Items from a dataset
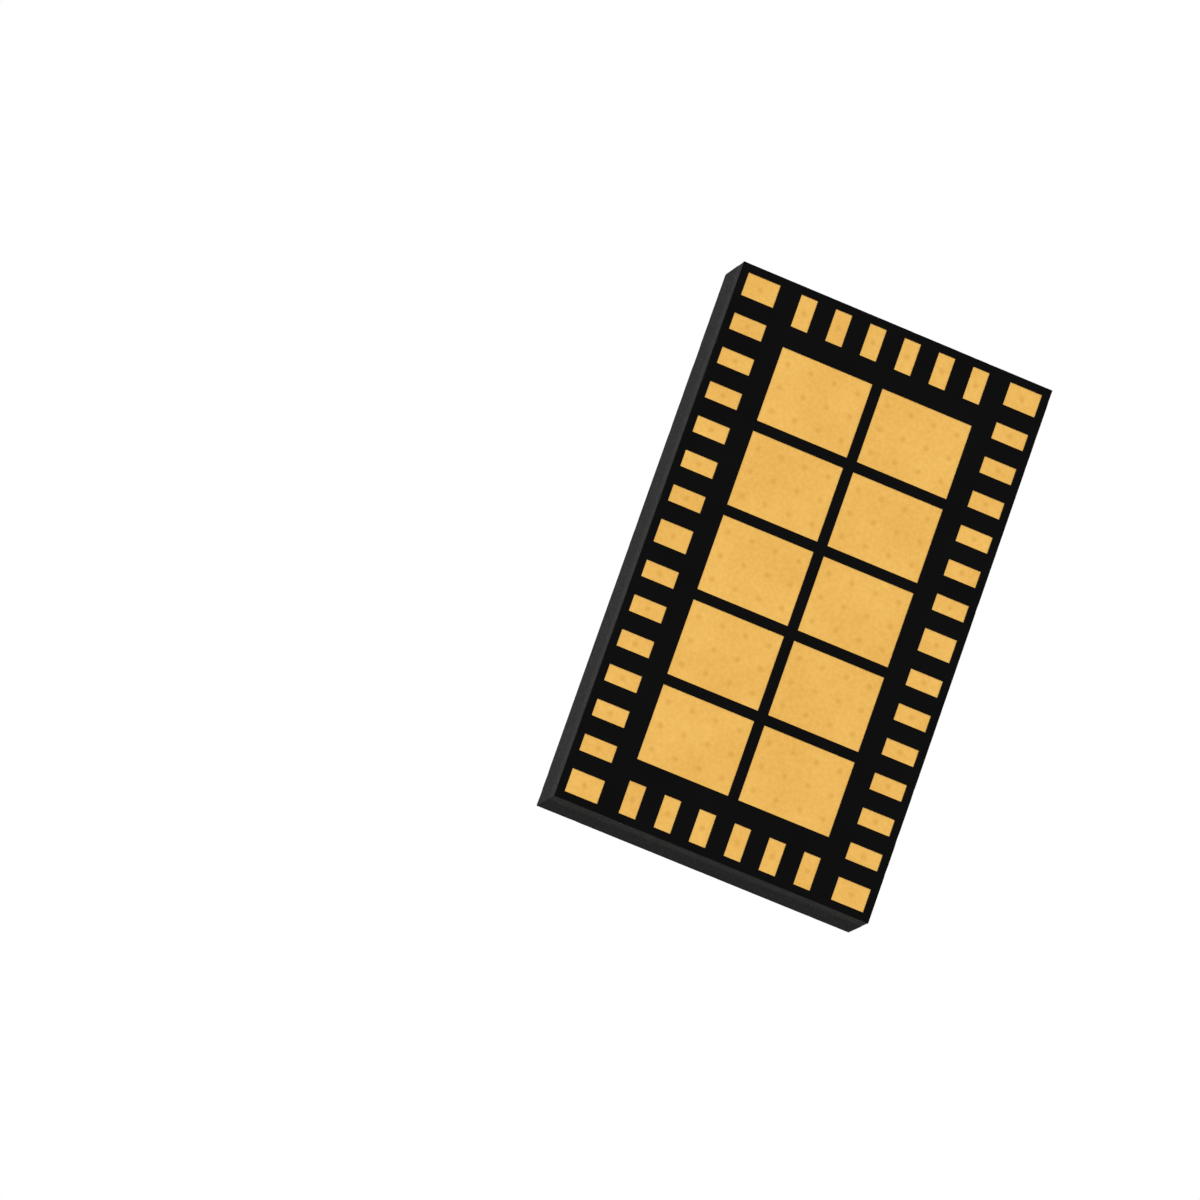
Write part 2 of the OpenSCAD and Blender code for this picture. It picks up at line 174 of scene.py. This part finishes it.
world = bpy.data.worlds.new("studio")
scene.world = world
studio = Tree(world)
ray = studio.node("LightPath")
seen = ray.other("Is Camera Ray") + ray.other("Is Glossy Ray") + ray.other("Is Transmission Ray")
lighting = studio.node("Background", None, {"Color": WHITE, "Strength": AMBIENT})
backdrop = studio.node("Background", None, {"Color": WHITE, "Strength": 1})
studio.node("OutputWorld", None, {
    "Surface": studio.node("MixShader", None, {0: seen, 1: lighting, 2: backdrop}),
})

for name, towards, strength, spread in (
    ("upper_key", (-0.80, 0.10, 0.50), UPPER_KEY, KEY_SPREAD),
    ("upper_fill", (0.55, -0.30, 0.60), FILL, FILL_SPREAD),
    ("lower_key", (0.80, 0.20, -0.55), LOWER_KEY, KEY_SPREAD),
    ("lower_fill", (-0.60, 0.50, -0.10), FILL, FILL_SPREAD),
):
    light = bpy.data.lights.new(name, "SUN")
    light.energy = strength
    light.angle = spread
    lamp = bpy.data.objects.new(name, light)
    lamp.rotation_euler = Vector(towards).to_track_quat("Z", "Y").to_euler()
    scene.collection.objects.link(lamp)

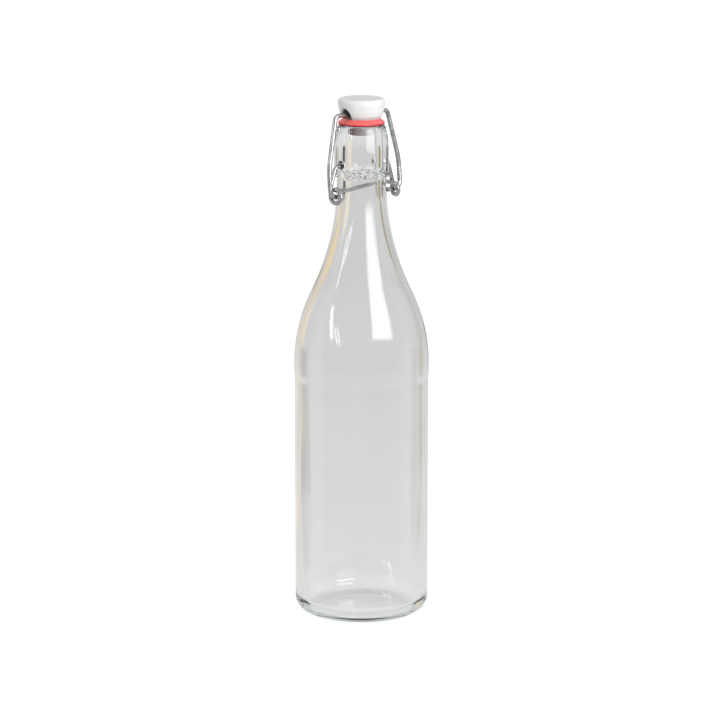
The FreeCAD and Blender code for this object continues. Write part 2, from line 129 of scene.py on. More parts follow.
def apply_modifiers(piece):
    """Replace the piece's mesh with what its modifiers make of it."""
    graph = bpy.context.evaluated_depsgraph_get()
    result = bpy.data.meshes.new_from_object(piece.evaluated_get(graph))
    piece.modifiers.clear()
    piece.data = result


def arc(centre, radius, start, end, steps):
    """Points of an arc in the (radius, height) plane; angles in degrees from outward, anticlockwise."""
    points = []
    for index in range(steps + 1):
        angle = math.radians(start + (end - start) * index / steps)
        points.append((centre[0] + radius * math.cos(angle), centre[1] + radius * math.sin(angle)))
    return points


def line(start, end, steps):
    """Points of a straight line, both ends included."""
    return [
        (start[0] + (end[0] - start[0]) * index / steps, start[1] + (end[1] - start[1]) * index / steps)
        for index in range(steps + 1)
    ]


def join_runs(*runs):
    """One polyline from several, without the points that two runs share."""
    joined = []
    for run in runs:
        for point in run:
            if not joined or math.dist(joined[-1], point) > 1e-7:
                joined.append(point)
    return joined


def revolve(name, outline, segments, ripple=None):
    """A closed skin from an outline that starts and ends on the axis.

    ripple(angle, height, radius, index) moves a point outwards, in metres.
    """
    inner = outline[1:-1]
    vertices = [(0.0, 0.0, outline[0][1])]
    for index, (radius, height) in enumerate(inner):
        for turn in range(segments):
            angle = 2 * math.pi * turn / segments
            reach = radius + (ripple(angle, height, radius, index) if ripple else 0.0)
            vertices.append((reach * math.cos(angle), reach * math.sin(angle), height))
    vertices.append((0.0, 0.0, outline[-1][1]))
    last = len(vertices) - 1
    faces = []
    for turn in range(segments):
        faces.append((0, 1 + (turn + 1) % segments, 1 + turn))
    for row in range(len(inner) - 1):
        low = 1 + row * segments
        high = low + segments
        for turn in range(segments):
            after = (turn + 1) % segments
            faces.append((low + turn, low + after, high + after, high + turn))
    top = 1 + (len(inner) - 1) * segments
    for turn in range(segments):
        faces.append((last, top + turn, top + (turn + 1) % segments))
    return mesh_object(name, vertices, faces)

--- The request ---
Reproduce each line verbatim.

--- Solution to the problem ---
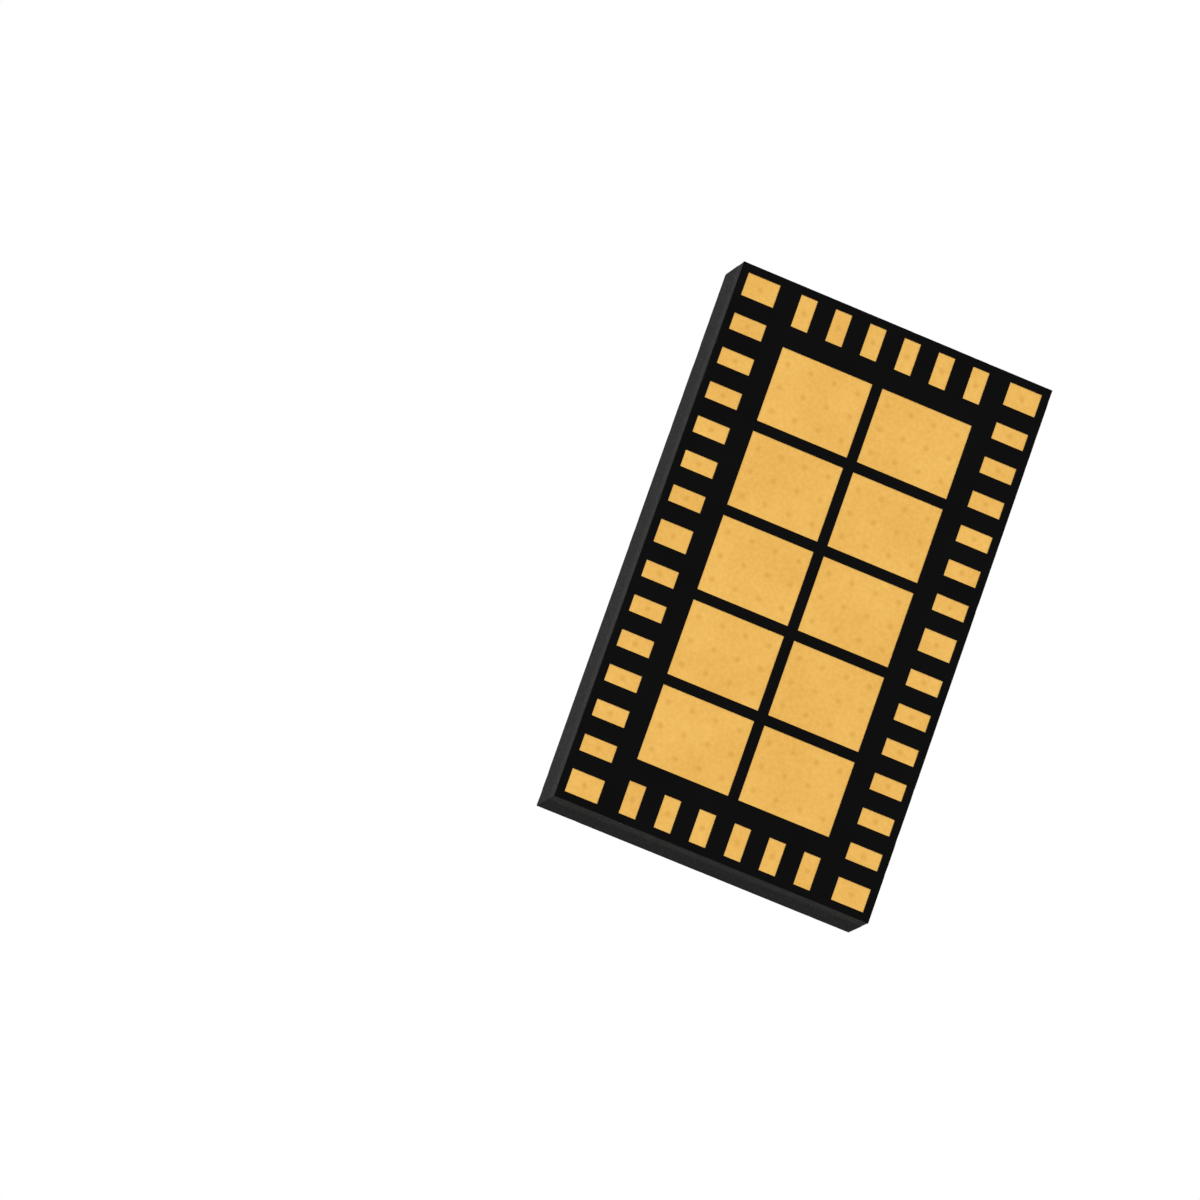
Write part 2 of the OpenSCAD and Blender code for this picture. It picks up at line 174 of scene.py. This part finishes it.
world = bpy.data.worlds.new("studio")
scene.world = world
studio = Tree(world)
ray = studio.node("LightPath")
seen = ray.other("Is Camera Ray") + ray.other("Is Glossy Ray") + ray.other("Is Transmission Ray")
lighting = studio.node("Background", None, {"Color": WHITE, "Strength": AMBIENT})
backdrop = studio.node("Background", None, {"Color": WHITE, "Strength": 1})
studio.node("OutputWorld", None, {
    "Surface": studio.node("MixShader", None, {0: seen, 1: lighting, 2: backdrop}),
})

for name, towards, strength, spread in (
    ("upper_key", (-0.80, 0.10, 0.50), UPPER_KEY, KEY_SPREAD),
    ("upper_fill", (0.55, -0.30, 0.60), FILL, FILL_SPREAD),
    ("lower_key", (0.80, 0.20, -0.55), LOWER_KEY, KEY_SPREAD),
    ("lower_fill", (-0.60, 0.50, -0.10), FILL, FILL_SPREAD),
):
    light = bpy.data.lights.new(name, "SUN")
    light.energy = strength
    light.angle = spread
    lamp = bpy.data.objects.new(name, light)
    lamp.rotation_euler = Vector(towards).to_track_quat("Z", "Y").to_euler()
    scene.collection.objects.link(lamp)

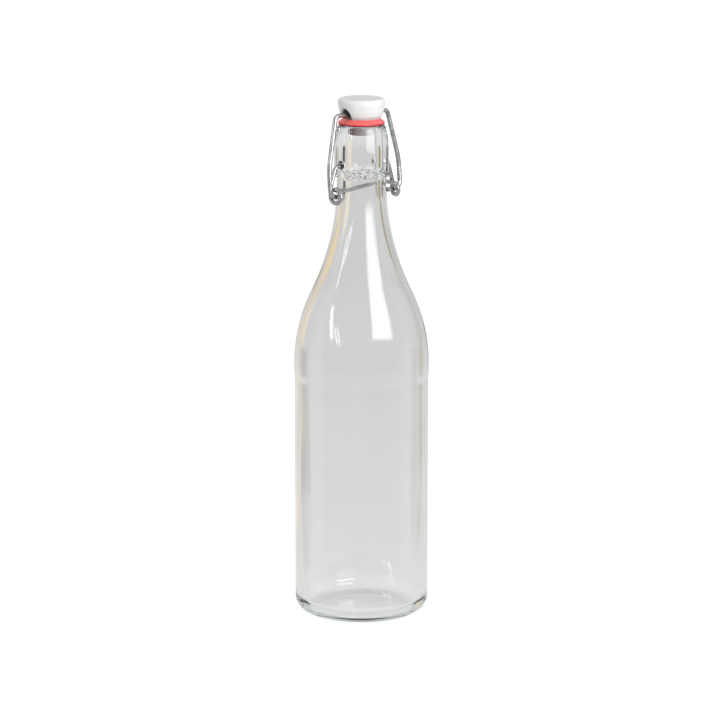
The FreeCAD and Blender code for this object continues. Write part 2, from line 129 of scene.py on. More parts follow.
def apply_modifiers(piece):
    """Replace the piece's mesh with what its modifiers make of it."""
    graph = bpy.context.evaluated_depsgraph_get()
    result = bpy.data.meshes.new_from_object(piece.evaluated_get(graph))
    piece.modifiers.clear()
    piece.data = result


def arc(centre, radius, start, end, steps):
    """Points of an arc in the (radius, height) plane; angles in degrees from outward, anticlockwise."""
    points = []
    for index in range(steps + 1):
        angle = math.radians(start + (end - start) * index / steps)
        points.append((centre[0] + radius * math.cos(angle), centre[1] + radius * math.sin(angle)))
    return points


def line(start, end, steps):
    """Points of a straight line, both ends included."""
    return [
        (start[0] + (end[0] - start[0]) * index / steps, start[1] + (end[1] - start[1]) * index / steps)
        for index in range(steps + 1)
    ]


def join_runs(*runs):
    """One polyline from several, without the points that two runs share."""
    joined = []
    for run in runs:
        for point in run:
            if not joined or math.dist(joined[-1], point) > 1e-7:
                joined.append(point)
    return joined


def revolve(name, outline, segments, ripple=None):
    """A closed skin from an outline that starts and ends on the axis.

    ripple(angle, height, radius, index) moves a point outwards, in metres.
    """
    inner = outline[1:-1]
    vertices = [(0.0, 0.0, outline[0][1])]
    for index, (radius, height) in enumerate(inner):
        for turn in range(segments):
            angle = 2 * math.pi * turn / segments
            reach = radius + (ripple(angle, height, radius, index) if ripple else 0.0)
            vertices.append((reach * math.cos(angle), reach * math.sin(angle), height))
    vertices.append((0.0, 0.0, outline[-1][1]))
    last = len(vertices) - 1
    faces = []
    for turn in range(segments):
        faces.append((0, 1 + (turn + 1) % segments, 1 + turn))
    for row in range(len(inner) - 1):
        low = 1 + row * segments
        high = low + segments
        for turn in range(segments):
            after = (turn + 1) % segments
            faces.append((low + turn, low + after, high + after, high + turn))
    top = 1 + (len(inner) - 1) * segments
    for turn in range(segments):
        faces.append((last, top + turn, top + (turn + 1) % segments))
    return mesh_object(name, vertices, faces)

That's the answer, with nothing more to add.